Жаргон как вторичная, зависимая подсистема этноязыка обладает известным своеобразием, в первую очередь, в сфере лексики и фразеологии (другие уровня обнаруживают черты общности как со стандартом, так и с просторечием). Очевидно, именно это своеобразие служило поводом к рассмотрению жаргона как социально-речевого стиля, "социального варианта речи" (Общее языкознание 1970, 497). Вместе с тем, ограничиться стилистическим подходом в оценке жаргонизмов, учитывая при этом и их социальное своеобразие, было бы вряд ли правомерным. Наблюдения показывают, что жаргонизмы характеризуются не только определенными различиями по степени экспрессивности, но и локальной распределенностью, употребительностью - неупотребительностью, окказиональностью - архаичностью и т.д. Так, например, в сферу бранных слов носителями жаргона включаются слова и выражения, стандартные и просторечные омоглоссы которых не имеют негативной коннотации и не употребляются в функции брани: петух, наседка, шнурок, фрайер, мусор, легавый/легаш, маромой/маромойка, кум/кумовка etc. Приведенные примеры можно, пожалуй, отнести к группе "социальной брани", поскольку их бранная функция в значительной степени социально детерминирована: они называют либо социальных противников (врагов), либо сотрудничающих с ними, то есть, в конечном итоге, тех же врагов. Ср. наседка 'доносчик, провокатор'; кум 'следователь, оперуполномоченный'; фрайер 'не-вор'; мусор/мусорила - легавый/легаш 'милиционер' и т.д.

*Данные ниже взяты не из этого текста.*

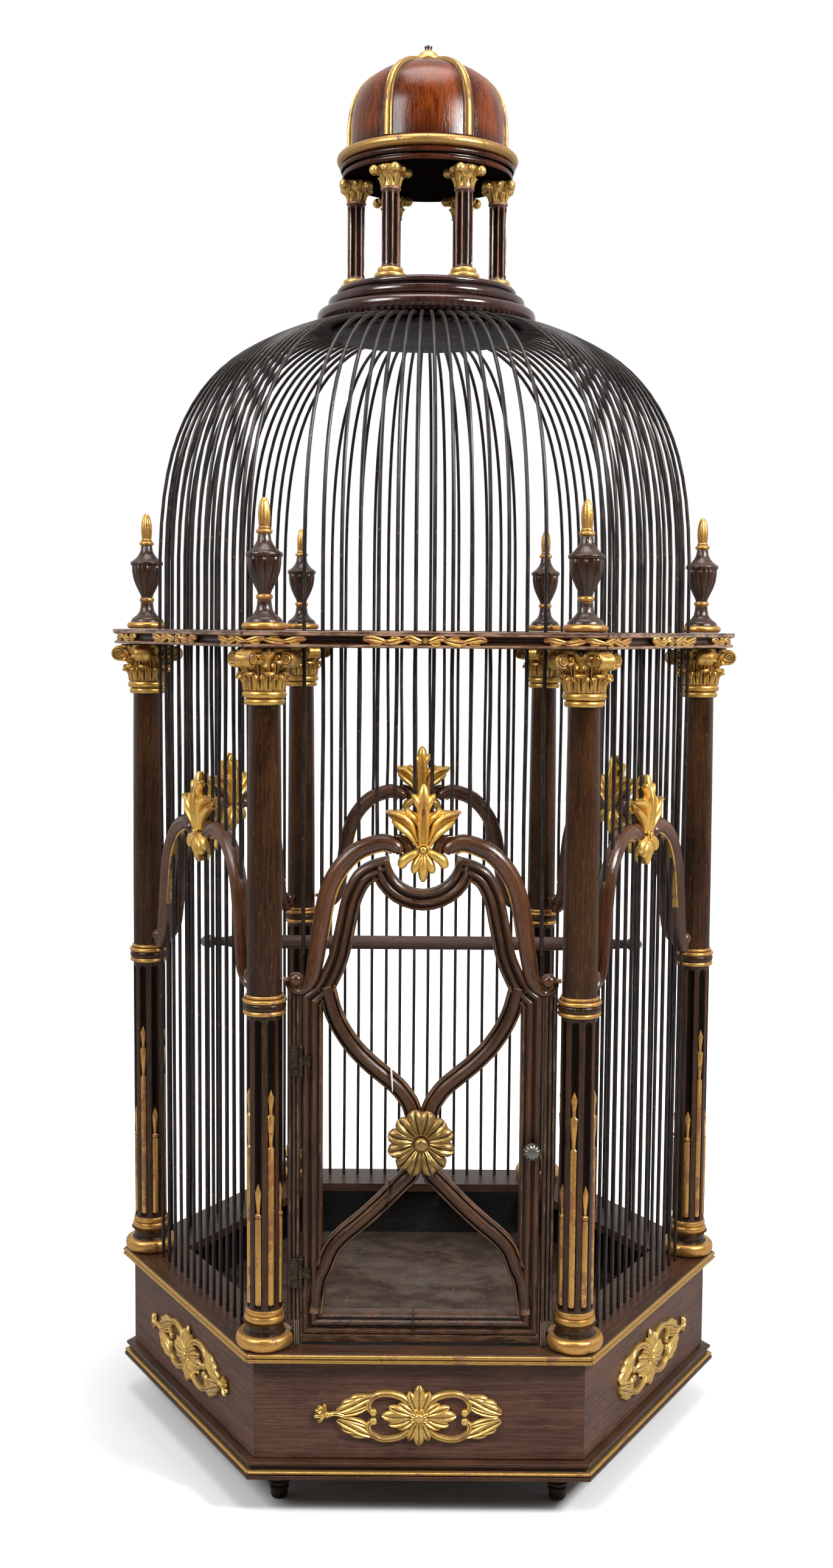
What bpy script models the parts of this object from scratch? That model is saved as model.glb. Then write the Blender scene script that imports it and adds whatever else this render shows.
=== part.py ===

Следует отметить, что влияние доминируеющей подсистемы проявляется иногда в псевдо-экспрессивности: носители стандарта или просторечия в ряде случаев "оживляют" метафору (еще точнее - "мертвую метафору"). В этом случае как перенсоное, метафорическое, экспрессивное воспринимается употребляющееся в жаргоне нейтрально, например черный ворон 'машина для транспортировки арестованных'; брать на сквозняк 'обворовывать кого-то, скрывшись через проходной двор', пустить коня 'передать записку из одной камеры в другую через окно' и т.д.

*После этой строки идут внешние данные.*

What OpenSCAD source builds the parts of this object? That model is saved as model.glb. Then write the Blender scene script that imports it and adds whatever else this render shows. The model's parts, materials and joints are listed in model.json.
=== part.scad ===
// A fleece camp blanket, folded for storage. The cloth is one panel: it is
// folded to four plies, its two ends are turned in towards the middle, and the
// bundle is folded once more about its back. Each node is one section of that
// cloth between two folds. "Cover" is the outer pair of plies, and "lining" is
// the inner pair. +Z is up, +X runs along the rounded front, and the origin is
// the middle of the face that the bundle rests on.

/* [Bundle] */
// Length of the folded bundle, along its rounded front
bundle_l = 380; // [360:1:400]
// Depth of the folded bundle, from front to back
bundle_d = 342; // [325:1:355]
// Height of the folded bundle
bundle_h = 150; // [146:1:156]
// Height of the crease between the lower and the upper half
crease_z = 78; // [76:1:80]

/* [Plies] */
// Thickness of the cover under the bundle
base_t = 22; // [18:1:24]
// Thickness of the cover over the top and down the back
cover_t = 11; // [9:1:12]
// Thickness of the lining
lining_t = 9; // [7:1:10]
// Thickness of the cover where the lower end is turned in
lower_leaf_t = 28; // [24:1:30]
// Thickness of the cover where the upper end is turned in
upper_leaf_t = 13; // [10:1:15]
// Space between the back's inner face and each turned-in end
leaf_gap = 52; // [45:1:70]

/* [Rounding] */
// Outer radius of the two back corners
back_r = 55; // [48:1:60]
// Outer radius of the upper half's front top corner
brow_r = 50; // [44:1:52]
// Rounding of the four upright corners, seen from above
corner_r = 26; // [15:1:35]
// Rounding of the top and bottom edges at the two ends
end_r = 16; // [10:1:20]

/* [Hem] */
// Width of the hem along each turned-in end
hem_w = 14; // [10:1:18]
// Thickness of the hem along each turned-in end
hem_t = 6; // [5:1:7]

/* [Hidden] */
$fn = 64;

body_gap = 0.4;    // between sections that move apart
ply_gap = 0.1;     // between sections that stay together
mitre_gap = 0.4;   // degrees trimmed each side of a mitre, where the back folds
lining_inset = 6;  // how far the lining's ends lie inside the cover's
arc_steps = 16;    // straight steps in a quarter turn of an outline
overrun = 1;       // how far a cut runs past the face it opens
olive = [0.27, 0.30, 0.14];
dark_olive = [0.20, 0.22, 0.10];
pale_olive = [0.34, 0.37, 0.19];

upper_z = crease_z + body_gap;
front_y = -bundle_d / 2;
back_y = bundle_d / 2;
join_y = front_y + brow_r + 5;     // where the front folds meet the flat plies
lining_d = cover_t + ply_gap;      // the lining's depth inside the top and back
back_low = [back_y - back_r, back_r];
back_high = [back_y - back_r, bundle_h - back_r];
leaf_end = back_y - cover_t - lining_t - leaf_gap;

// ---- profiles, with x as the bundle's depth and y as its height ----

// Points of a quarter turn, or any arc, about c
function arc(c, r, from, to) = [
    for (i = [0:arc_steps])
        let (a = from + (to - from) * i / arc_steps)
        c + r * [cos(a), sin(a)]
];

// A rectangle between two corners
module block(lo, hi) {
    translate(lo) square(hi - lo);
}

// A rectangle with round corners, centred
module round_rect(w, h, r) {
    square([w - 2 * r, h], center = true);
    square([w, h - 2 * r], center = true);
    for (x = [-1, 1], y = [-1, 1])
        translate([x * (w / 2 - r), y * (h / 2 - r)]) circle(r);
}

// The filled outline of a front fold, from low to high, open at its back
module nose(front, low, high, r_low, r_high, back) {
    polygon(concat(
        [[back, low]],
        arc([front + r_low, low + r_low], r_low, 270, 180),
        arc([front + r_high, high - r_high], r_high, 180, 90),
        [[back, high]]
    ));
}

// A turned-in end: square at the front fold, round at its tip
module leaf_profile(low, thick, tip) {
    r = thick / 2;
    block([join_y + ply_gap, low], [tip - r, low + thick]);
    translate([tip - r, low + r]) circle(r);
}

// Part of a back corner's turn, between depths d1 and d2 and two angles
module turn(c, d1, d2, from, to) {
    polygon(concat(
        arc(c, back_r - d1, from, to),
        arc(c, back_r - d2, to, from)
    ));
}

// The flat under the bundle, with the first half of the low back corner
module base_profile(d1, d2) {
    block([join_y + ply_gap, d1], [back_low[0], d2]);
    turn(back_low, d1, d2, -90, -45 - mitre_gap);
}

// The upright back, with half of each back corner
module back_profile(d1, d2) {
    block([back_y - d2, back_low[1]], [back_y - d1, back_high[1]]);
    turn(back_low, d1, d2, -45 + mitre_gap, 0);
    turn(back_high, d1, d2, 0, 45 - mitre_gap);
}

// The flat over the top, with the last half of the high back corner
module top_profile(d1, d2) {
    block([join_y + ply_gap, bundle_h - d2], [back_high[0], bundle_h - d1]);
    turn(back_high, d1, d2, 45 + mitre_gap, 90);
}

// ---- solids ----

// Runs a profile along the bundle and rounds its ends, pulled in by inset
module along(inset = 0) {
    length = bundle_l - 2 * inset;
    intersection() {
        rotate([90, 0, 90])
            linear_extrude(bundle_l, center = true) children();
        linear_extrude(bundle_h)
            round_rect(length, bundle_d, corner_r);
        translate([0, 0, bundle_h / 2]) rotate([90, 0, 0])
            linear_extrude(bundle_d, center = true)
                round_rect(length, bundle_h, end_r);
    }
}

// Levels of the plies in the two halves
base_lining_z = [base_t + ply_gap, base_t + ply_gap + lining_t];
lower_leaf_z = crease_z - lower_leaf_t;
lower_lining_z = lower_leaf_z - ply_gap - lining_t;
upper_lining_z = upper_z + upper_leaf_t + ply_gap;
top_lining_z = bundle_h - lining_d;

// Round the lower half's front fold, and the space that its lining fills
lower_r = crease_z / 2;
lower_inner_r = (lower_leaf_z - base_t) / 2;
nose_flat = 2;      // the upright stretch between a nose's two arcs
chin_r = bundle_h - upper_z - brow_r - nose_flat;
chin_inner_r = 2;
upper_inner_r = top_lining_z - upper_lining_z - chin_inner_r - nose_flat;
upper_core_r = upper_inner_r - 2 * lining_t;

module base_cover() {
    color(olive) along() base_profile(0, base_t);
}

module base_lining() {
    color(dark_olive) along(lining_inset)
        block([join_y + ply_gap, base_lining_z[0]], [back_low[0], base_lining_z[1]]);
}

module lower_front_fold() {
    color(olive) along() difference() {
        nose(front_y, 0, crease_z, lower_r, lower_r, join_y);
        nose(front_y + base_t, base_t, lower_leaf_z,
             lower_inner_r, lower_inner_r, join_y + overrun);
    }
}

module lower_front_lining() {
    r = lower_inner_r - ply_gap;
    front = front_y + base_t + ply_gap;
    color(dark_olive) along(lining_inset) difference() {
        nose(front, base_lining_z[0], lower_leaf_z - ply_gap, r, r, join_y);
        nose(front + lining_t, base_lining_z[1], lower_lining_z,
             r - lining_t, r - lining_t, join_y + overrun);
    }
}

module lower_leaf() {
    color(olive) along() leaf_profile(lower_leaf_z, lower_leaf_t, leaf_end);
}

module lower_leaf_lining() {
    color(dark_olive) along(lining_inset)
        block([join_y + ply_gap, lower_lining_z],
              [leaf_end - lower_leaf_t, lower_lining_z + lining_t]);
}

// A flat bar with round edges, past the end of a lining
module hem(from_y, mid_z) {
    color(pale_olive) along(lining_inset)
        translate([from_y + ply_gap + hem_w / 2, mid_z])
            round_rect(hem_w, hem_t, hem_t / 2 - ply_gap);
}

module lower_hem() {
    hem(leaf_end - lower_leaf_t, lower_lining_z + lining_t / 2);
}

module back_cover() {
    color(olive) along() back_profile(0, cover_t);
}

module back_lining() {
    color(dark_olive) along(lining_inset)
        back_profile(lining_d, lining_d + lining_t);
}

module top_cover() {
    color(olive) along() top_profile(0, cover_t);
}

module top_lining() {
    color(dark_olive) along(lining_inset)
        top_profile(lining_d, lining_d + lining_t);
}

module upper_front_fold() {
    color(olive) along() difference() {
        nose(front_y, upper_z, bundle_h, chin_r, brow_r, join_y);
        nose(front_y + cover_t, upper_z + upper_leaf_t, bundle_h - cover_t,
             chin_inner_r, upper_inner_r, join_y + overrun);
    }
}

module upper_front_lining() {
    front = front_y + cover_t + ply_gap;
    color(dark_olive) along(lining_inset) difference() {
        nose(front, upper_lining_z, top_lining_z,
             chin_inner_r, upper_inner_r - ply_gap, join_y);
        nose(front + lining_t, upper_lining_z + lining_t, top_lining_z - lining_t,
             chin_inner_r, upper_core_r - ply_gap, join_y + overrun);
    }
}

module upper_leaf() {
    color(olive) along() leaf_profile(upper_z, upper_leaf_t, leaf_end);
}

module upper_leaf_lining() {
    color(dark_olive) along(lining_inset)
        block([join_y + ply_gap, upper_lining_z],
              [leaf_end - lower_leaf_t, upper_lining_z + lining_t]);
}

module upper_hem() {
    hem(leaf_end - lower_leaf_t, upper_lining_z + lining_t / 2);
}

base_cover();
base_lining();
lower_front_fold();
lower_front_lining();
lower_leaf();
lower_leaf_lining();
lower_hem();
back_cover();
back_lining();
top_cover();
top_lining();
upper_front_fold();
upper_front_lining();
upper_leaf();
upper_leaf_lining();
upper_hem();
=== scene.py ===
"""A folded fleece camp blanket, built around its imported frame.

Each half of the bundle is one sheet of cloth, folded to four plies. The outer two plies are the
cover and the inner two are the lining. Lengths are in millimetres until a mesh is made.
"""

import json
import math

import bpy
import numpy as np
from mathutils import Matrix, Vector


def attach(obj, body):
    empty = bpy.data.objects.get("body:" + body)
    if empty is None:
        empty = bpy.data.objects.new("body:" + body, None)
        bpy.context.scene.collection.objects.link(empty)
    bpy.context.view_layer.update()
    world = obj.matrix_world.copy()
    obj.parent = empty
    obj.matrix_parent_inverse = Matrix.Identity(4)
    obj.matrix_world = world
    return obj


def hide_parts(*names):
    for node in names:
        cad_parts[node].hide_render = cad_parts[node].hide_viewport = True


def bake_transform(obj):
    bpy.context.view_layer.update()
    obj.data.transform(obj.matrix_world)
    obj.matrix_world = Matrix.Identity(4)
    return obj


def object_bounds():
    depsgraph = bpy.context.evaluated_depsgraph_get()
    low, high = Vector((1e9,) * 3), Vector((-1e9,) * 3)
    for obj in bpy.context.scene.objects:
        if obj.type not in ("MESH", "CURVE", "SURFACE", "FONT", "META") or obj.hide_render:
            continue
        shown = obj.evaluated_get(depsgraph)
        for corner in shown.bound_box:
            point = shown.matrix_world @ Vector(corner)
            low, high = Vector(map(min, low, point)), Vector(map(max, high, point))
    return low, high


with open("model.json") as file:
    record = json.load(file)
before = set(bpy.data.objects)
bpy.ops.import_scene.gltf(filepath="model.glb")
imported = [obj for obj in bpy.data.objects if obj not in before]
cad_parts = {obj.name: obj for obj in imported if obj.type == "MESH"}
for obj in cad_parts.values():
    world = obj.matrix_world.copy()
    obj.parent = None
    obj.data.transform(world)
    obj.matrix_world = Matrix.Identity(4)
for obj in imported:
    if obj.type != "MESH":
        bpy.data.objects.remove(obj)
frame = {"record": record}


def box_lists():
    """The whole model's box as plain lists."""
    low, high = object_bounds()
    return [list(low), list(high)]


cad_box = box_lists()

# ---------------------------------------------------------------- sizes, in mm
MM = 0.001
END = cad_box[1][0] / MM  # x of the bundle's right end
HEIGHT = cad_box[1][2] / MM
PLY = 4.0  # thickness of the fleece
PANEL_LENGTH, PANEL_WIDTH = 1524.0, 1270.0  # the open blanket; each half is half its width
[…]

Локальная (горизонтальная) специфика также присуща жаргонизмам. Этот аспект в современной русистике длительное время вообще не привлекал внимания, главным образом, вследствие недостаточной изученности материала. Можно прогнозировать, что в отдельных учреждениях исправительно-трудовой (или пенитенциарной, как все чаще говорят в последнее время) системы существуют особенности в отборе лексики и словоупотреблении уже в силу их закрытости и относительного постоянства контингента. Пока же мы можем проиллюстрировать лишь в самом первом приближении наличие локальной специфики у жаргонизмов. Например, синонимический ряд глаголов со значением 'уговаривать, подговаривать' представлен такими компонентами как байровать - блатовать - фаловать, обнаруживающими локализованность, региональность употребления. Блатовать в отмеченном значении фиксируется многими словарями современного жаргона, изданными в разных местах страны, и относится, очевидно, к общеупотребительной лексике, тогда как о байровать / бояровать и фаловать / фоловать этого сказать с определенностью нельзя. К тому же, некоторые словари (Тюмень, 1991) отмечают байровать как устаревшее.
Аналогичное наблюдение можно сделать по поводу синонимов, обозначающих тюрьму: кича / кичман - крытка / закрытка. В данном случае общеупотребительным является крытка, а кичман встречается регионально. Отмечаемое в значении 'тюрьма' бутырка позволяет определить конкретный район бытования - Москва.
Что касается архаизации жаргонизмов, то логично было бы предположить менее активное устаревание лексики, чем, например, в стандарте, при активных семантических изменениях: "... воровской язык представляет редкий образец совершенно не стабилизированной и диффузной семантики" (Лихачев, 1935, 70). Так, лексический корпус "Блатной музыки" В. Трахтенберга, относящийся к началу нашего столетия, сохранился в значительной степени и сегодня, чего, конечно же, нельзя сказать о семантике слов и выражений. Без изменений и в течение такого длительного времени употребляются такие слова, как амба 'безвыходное положение', бабки 'деньги', бан 'вокзал', скокарь 'вор-одиночка', домуха 'квартирная кража', шмель 'кошелек' и др. Впрочем, происходят и изменения. Приведем лишь некоторые примеры, противопоставив прежние и современные значения ряда жаргонизмов: рваный 'пассажир, которому приходилось несколько раз уличать шулеров в нечестной игре' / рваный 'один рубль'; сидор 'дворник' / сидор 'мешок'; быки 'куски холодного вареного мяса - "порция заключенных" / быки 'общественники, актив' и т. п. В оценке степени архаизации того или иного жаргонизма следует быть очень осторожным: то, что уже неоднократно заносилось в разряд архаизмов, продолжает в ряде случаев активно употребляться и сейчас. Здесь, видимо, достаточно привести в качестве примера пресловутого "вора в законе", похороненного И. Вориводой (Воривода, 1971, 11) и благоденствующего доныне. Определенно можно отнести к архаической лексику из сферы конокрадства (впрочем, события последнего времени заставляют утверждать это с осторожностью: если совсем не станет бензина, начнут вновь держать лошадей...).